## SOURCE DATA
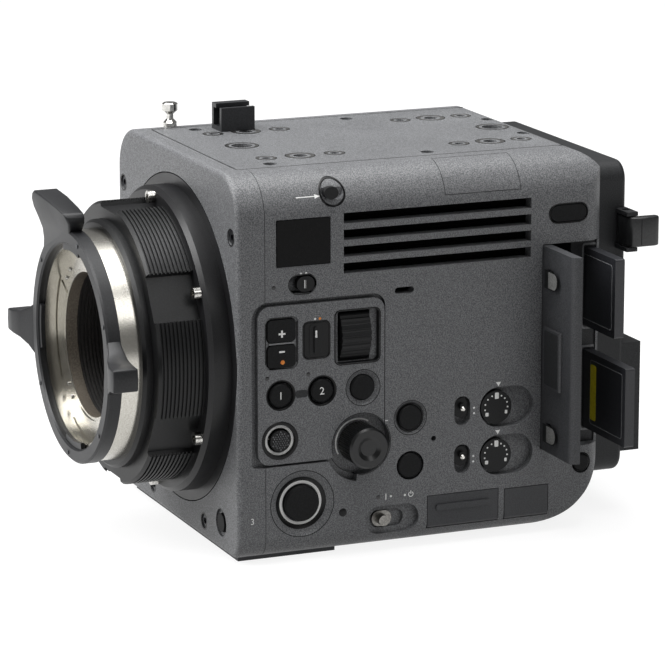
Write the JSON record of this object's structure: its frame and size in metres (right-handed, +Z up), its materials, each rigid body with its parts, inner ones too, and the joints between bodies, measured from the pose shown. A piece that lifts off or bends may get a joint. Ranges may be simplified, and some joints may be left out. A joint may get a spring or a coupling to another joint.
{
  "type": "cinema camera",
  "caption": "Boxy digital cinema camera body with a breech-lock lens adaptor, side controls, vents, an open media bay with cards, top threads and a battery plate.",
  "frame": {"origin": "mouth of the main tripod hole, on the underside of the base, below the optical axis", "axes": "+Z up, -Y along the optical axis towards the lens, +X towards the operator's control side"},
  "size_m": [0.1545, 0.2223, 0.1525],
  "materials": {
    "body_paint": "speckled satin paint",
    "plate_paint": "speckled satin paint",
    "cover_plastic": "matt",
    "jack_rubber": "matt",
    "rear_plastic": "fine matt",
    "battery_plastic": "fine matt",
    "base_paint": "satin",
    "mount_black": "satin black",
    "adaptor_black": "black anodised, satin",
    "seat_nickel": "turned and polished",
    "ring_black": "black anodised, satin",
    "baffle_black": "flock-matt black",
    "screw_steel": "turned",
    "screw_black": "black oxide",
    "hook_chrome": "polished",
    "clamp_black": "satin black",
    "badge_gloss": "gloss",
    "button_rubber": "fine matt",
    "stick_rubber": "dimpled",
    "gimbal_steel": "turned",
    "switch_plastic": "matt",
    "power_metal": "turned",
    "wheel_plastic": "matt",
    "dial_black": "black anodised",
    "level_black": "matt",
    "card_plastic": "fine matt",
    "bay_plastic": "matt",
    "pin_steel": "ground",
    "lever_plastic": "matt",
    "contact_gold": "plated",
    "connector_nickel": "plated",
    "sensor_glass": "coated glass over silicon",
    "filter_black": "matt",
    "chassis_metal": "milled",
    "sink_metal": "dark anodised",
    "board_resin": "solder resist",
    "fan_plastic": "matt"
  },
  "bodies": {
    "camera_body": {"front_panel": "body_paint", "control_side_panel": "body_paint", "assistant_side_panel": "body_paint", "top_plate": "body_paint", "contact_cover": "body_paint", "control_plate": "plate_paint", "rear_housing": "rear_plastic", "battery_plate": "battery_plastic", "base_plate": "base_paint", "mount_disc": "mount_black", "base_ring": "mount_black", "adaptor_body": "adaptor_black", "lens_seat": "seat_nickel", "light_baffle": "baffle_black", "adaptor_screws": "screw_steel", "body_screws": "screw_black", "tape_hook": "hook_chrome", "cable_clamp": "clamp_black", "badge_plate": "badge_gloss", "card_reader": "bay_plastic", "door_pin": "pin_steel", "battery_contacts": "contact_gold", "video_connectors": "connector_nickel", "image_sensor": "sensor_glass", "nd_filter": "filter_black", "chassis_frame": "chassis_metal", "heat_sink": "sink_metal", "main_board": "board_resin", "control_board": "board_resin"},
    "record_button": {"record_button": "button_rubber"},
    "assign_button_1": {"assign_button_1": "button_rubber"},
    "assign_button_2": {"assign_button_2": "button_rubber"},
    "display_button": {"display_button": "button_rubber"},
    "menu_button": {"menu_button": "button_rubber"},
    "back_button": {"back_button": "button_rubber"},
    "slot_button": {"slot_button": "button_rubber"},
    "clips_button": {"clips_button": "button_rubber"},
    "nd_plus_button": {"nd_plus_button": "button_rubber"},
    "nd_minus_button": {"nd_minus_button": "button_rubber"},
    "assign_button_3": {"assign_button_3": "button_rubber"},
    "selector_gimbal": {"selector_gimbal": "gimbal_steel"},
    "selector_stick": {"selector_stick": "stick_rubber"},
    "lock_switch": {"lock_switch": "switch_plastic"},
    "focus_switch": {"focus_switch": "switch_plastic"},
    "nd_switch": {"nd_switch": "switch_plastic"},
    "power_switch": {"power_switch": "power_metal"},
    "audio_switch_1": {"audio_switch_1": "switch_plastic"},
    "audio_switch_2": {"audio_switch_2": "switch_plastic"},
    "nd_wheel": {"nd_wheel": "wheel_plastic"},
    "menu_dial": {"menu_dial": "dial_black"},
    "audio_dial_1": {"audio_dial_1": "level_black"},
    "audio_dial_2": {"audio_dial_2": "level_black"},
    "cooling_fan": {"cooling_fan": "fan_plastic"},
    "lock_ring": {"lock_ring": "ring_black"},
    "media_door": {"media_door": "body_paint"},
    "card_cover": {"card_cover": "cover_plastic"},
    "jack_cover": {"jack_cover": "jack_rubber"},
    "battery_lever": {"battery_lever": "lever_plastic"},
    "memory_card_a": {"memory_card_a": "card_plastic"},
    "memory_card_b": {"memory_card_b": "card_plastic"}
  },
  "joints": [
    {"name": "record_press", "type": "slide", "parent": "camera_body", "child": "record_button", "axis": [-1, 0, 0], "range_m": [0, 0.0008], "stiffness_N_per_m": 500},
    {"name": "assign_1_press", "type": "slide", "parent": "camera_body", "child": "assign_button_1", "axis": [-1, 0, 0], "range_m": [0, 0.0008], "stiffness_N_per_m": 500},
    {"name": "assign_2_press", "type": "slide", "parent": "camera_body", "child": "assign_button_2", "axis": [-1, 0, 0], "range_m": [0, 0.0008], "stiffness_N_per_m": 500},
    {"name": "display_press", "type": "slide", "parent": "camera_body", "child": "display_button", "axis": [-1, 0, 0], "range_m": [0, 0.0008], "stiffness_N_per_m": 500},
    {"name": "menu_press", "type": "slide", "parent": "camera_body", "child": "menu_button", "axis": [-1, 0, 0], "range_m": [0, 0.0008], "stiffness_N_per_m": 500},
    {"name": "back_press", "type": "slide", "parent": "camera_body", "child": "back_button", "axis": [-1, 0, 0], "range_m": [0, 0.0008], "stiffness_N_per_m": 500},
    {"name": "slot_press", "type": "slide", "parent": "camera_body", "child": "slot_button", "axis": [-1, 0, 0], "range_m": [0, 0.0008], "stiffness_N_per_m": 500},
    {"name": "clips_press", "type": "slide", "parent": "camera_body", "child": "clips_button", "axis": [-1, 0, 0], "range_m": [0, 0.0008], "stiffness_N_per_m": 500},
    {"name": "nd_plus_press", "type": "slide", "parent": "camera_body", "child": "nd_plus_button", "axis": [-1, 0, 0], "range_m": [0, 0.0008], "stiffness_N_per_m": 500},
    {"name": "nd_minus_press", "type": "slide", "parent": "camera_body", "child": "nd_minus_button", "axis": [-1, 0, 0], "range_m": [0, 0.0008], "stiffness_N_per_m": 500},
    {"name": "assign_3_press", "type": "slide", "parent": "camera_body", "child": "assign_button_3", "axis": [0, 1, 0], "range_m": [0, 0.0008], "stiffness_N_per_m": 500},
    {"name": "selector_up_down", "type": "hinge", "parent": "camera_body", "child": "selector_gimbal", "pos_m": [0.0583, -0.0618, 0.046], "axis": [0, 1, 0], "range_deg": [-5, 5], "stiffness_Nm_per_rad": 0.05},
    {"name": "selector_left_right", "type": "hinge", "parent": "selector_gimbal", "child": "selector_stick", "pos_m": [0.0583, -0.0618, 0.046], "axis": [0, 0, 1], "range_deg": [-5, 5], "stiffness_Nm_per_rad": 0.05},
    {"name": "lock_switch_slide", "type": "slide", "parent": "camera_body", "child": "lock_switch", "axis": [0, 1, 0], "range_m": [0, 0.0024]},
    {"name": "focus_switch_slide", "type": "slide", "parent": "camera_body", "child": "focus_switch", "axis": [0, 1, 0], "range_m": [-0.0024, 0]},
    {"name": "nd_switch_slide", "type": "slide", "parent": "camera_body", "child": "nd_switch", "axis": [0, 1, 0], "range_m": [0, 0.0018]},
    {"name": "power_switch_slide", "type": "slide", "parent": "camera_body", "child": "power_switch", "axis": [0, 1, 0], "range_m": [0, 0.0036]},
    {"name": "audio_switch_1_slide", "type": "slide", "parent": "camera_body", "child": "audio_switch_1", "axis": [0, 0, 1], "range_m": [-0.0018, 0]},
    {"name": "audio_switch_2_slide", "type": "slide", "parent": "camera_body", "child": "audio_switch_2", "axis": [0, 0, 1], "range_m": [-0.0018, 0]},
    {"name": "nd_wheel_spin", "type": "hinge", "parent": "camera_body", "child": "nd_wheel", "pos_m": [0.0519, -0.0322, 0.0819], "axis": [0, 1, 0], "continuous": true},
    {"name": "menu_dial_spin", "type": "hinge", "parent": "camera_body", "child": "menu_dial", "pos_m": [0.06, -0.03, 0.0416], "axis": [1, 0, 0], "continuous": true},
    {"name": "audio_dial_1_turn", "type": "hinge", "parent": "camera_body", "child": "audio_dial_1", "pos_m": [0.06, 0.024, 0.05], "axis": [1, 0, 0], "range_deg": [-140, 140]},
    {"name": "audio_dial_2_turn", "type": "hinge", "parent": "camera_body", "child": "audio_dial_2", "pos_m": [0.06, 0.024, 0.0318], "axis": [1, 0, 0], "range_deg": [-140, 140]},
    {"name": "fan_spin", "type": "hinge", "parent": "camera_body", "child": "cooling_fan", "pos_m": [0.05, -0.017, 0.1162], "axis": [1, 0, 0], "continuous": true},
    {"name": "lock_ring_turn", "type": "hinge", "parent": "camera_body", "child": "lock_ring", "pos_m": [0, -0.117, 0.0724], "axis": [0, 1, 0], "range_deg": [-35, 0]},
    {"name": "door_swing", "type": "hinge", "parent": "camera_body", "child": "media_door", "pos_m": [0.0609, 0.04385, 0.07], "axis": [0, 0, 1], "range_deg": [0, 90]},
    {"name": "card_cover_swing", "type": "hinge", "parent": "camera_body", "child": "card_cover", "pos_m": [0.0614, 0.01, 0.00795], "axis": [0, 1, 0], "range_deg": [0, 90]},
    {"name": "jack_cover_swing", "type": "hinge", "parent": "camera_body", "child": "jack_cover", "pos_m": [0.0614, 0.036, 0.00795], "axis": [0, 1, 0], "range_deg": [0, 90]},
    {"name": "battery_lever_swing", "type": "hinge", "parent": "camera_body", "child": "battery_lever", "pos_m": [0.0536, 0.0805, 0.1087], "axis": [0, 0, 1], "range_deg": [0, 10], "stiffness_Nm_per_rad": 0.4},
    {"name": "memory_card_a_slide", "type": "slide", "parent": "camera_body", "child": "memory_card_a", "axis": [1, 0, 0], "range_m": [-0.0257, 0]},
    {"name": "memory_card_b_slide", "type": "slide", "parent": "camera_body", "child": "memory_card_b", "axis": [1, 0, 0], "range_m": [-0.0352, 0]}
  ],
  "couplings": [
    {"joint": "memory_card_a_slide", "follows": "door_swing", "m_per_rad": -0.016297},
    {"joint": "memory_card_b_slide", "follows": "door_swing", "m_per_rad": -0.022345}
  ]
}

## DIRECTIONS FOR THIS TASK
In the material above, show every line where the word "bodies" turns up.

## OUTPUT FOR THIS TASK
Write the JSON record of this object's structure: its frame and size in metres (right-handed, +Z up), its materials, each rigid body with its parts, inner ones too, and the joints between bodies, measured from the pose shown. A piece that lifts off or bends may get a joint. Ranges may be simplified, and some joints may be left out. A joint may get a spring or a coupling to another joint.
  "bodies": {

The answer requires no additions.